By the third day, it suddenly dawned on me what it was, oh no, it couldn’t be I was far to old for that. I pushed the thought to the back of my head, but it was no good that awful, wonderful thought was in my mind now. But it had to go, this couldn’t happen. I told my self grow up, you don’t need to think like this.

And so I made an extra effort to talk to the younger members of the group, I even sat drinking with outsiders that I didn’t know, anything but confront it.

Sorry I’ve not explained, I must being going to fast for you, I’m still shocked that this could happen to me, sensible level headed me. I wasn’t some little dizzy school kid, I was a grown adult a mother, had a loving partner, yet here I was with a silly school girl crush. I kept realising that I was following this poor man around, I had no control, no reasoning, I just couldn’t help myself.

I wanted him, and yet deep down I know I was happy at home with my loving partner and children, I would knowingly jeopardise that. But something about this man made me want to just throw caution to the wind and make a pass.

Anyway by the time I’d realised my attraction for this man, we had built up a good friendship and were spending many happy, tidally moments together discussing or past, and even our present situations. I couldn’t just suddenly stop talking to him now, we were friends. And yet something deep inside me told me I wanted more. It was like little voices arguing in my head, reason or base instinct I guess, some uncontrollable desire. I lay awake at night, tormented by fantasies of this man, the pair of us our bodies locked together in an embrace. I longed for him to touch me, positioned myself so he would have to squeeze past me, his body brushing mine for a few seconds, just the thought sent a tingle through my body.

By the last night I spent hours going over in my head , what I was going to say to him, I’d wait till he had had a few beers and then tell him how I felt, no don’t be stupid what if he’s shocked, he might run a mile, or maybe he won’t be shocked, he might feel the same way, oh god then what,?. Yes I wanted him, but did I this was a stupid school girl crush I told my self firmly, pull yourself together. But by now my strange mood was beginning to show. My fellow class members kept asking what was wrong, but I couldn’t tell them, could I?

And yet by the end of the evening, I sat alone with him in the warm summers air a slight breeze teasing my skin, he shuffled a little closer sensing the chill that ran through me from the breeze. I closed my eyes took a deep breath, and tried to tell him hoe I felt, but I couldn’t. Just gave him some story about having a lot on my mind, missing my family that sort of thing. All rubbish of course, but logic was finally winning over lust. But still deep inside butterflies leapt in my stomach just sitting next to him. Sadness filled my heart, tomorrow we were due to go home separately, we would probably never see each other again.

Again the argument started inside my head, I felt like I was going mad, I should tell him, no let sleeping dogs lie, even if he feels the same way there’s nothing you can do, after all you criticised the younger course members whose goal on course was to get a new conquest. I want ed so much to tell him how I felt, just kiss him I told my self, se if he kisses you back, and as I finally took a deep breath and plucked up the courage, a classmate came out to join us.

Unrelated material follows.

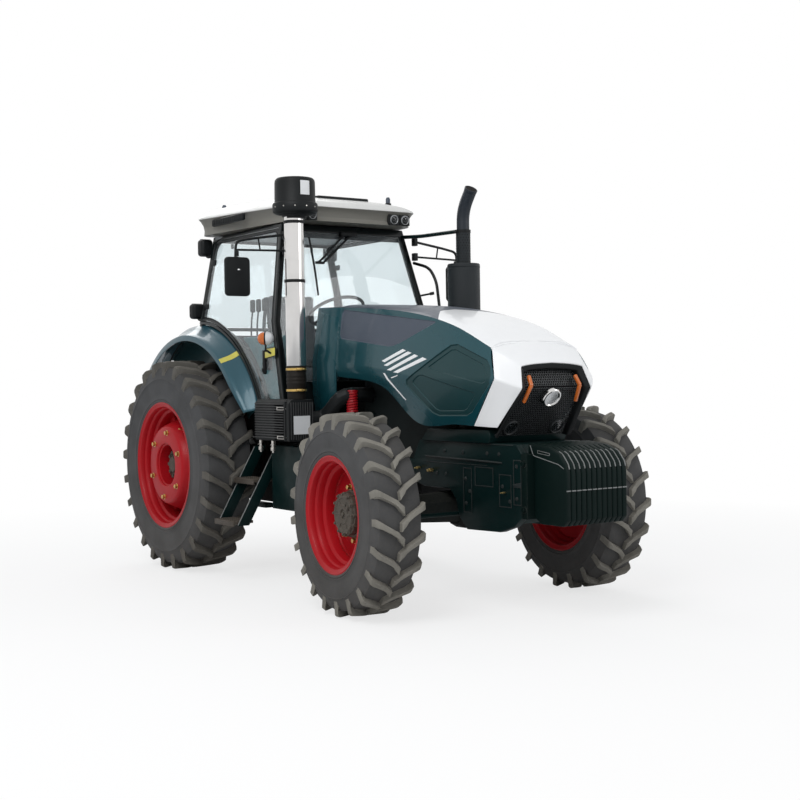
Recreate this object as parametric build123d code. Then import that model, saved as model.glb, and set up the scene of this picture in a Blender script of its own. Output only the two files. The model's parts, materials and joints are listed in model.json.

I went to bed and had yet another sleepless night, deciding weather I should tell him over breakfast, I decided I would, but of course I didn’t, again some one got in the way., babbling on about or course project.

The rest of the morning went well, we gave our presentation, a short play, all part of our teambuilding exercises, I managed for a brief time not to think to much about him, but to concentrate on the presentation. We had our exams, and then just waited.

By the end of the day when it was time to go, I was almost in tears, I didn’t want the day, or week come to that to end. I felt like my heart would break having to say good bye to him, Yes I know it was stupid, this was a man I hardly really know, but we had a connection.

And then just as my mind was drifting of in to a fantasy world, he hugged, me, took me in his arms and hugged me. Our bodies pressed together, it was like electric, my knees went weak, and my checks flushed. My whole body seemed to quiver. “Goodbye” he whispered “its been great meeting you”
And then just as I thought it couldn’t get any better, he kissed me, not a passionate kiss just a lingering peck on my lips. And looking in to his deep brown eyes I felt sure I could see it the same passion I had a shared passion, a lust for one another,. Had he too been fighting with his demons, the voices in his head, hiding his feelings, his urges?

We parted suddenly aware of our classmates around us, the silence that was creeping over the room, I flushed all over, turning away from him I hastily said goodbye to my other class mates, before quickly slipping away., I turned as I reached the door, and immediately our eyes met, a tear pricked in the corner of mine, as he mouthed “take care”.

The journey home was a nightmare, I should have been happy being reunited with my family, but I couldn’t be all I wanted was to be with him, to speak to him one more time. The next few days my thoughts and dreams were all filled with him. But as time went on, life returned to normal, and I thought of him less and less. And that’s when the guilt set in, an over whelming crushing guilt, but why, I had done nothing wrong just struggled with my emotions.


Anyway I said at that beginning, that was all several months ago, and I’ve hardly thought of since. Until the last couple of days, when again my head has been filled with thoughts, dreams and fantasies of this man. Again I face the old dilemma, do I tell anyone?

Netty
23-07-2005, 11:32 AM
:clapping:

lisa1980
23-07-2005, 11:59 AM
:clapping: :happy72:

weaselgirl
23-07-2005, 07:44 PM
ooohh i love a short story me, well done Tensing. :clapping:

Tensing
27-07-2005, 09:46 AM
Thank you all for your posts, I might just have to post some more of my work.